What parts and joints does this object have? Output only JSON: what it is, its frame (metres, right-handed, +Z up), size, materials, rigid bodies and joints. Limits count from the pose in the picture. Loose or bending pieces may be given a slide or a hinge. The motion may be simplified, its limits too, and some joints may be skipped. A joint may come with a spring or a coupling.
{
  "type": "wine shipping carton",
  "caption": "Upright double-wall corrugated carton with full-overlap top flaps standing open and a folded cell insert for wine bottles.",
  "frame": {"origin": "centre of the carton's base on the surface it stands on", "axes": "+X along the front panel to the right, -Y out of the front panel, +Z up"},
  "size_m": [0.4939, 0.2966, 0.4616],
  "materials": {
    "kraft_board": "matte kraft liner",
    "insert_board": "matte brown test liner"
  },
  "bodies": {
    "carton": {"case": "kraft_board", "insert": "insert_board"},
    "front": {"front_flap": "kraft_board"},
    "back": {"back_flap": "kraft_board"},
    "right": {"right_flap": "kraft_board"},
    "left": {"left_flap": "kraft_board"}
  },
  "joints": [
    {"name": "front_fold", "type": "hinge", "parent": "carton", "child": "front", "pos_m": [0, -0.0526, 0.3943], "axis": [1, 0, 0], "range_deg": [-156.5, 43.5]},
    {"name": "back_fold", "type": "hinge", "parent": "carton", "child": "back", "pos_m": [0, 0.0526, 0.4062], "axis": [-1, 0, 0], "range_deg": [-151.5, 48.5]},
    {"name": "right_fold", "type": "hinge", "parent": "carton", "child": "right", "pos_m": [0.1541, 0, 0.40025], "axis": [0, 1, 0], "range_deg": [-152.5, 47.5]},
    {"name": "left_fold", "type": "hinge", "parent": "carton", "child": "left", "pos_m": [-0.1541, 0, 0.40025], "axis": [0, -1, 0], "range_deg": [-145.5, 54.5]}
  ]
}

OBJECTIVE> Set down all of the data above, word for word.

ANSWER BELOW>
What parts and joints does this object have? Output only JSON: what it is, its frame (metres, right-handed, +Z up), size, materials, rigid bodies and joints. Limits count from the pose in the picture. Loose or bending pieces may be given a slide or a hinge. The motion may be simplified, its limits too, and some joints may be skipped. A joint may come with a spring or a coupling.
{
  "type": "wine shipping carton",
  "caption": "Upright double-wall corrugated carton with full-overlap top flaps standing open and a folded cell insert for wine bottles.",
  "frame": {"origin": "centre of the carton's base on the surface it stands on", "axes": "+X along the front panel to the right, -Y out of the front panel, +Z up"},
  "size_m": [0.4939, 0.2966, 0.4616],
  "materials": {
    "kraft_board": "matte kraft liner",
    "insert_board": "matte brown test liner"
  },
  "bodies": {
    "carton": {"case": "kraft_board", "insert": "insert_board"},
    "front": {"front_flap": "kraft_board"},
    "back": {"back_flap": "kraft_board"},
    "right": {"right_flap": "kraft_board"},
    "left": {"left_flap": "kraft_board"}
  },
  "joints": [
    {"name": "front_fold", "type": "hinge", "parent": "carton", "child": "front", "pos_m": [0, -0.0526, 0.3943], "axis": [1, 0, 0], "range_deg": [-156.5, 43.5]},
    {"name": "back_fold", "type": "hinge", "parent": "carton", "child": "back", "pos_m": [0, 0.0526, 0.4062], "axis": [-1, 0, 0], "range_deg": [-151.5, 48.5]},
    {"name": "right_fold", "type": "hinge", "parent": "carton", "child": "right", "pos_m": [0.1541, 0, 0.40025], "axis": [0, 1, 0], "range_deg": [-152.5, 47.5]},
    {"name": "left_fold", "type": "hinge", "parent": "carton", "child": "left", "pos_m": [-0.1541, 0, 0.40025], "axis": [0, -1, 0], "range_deg": [-145.5, 54.5]}
  ]
}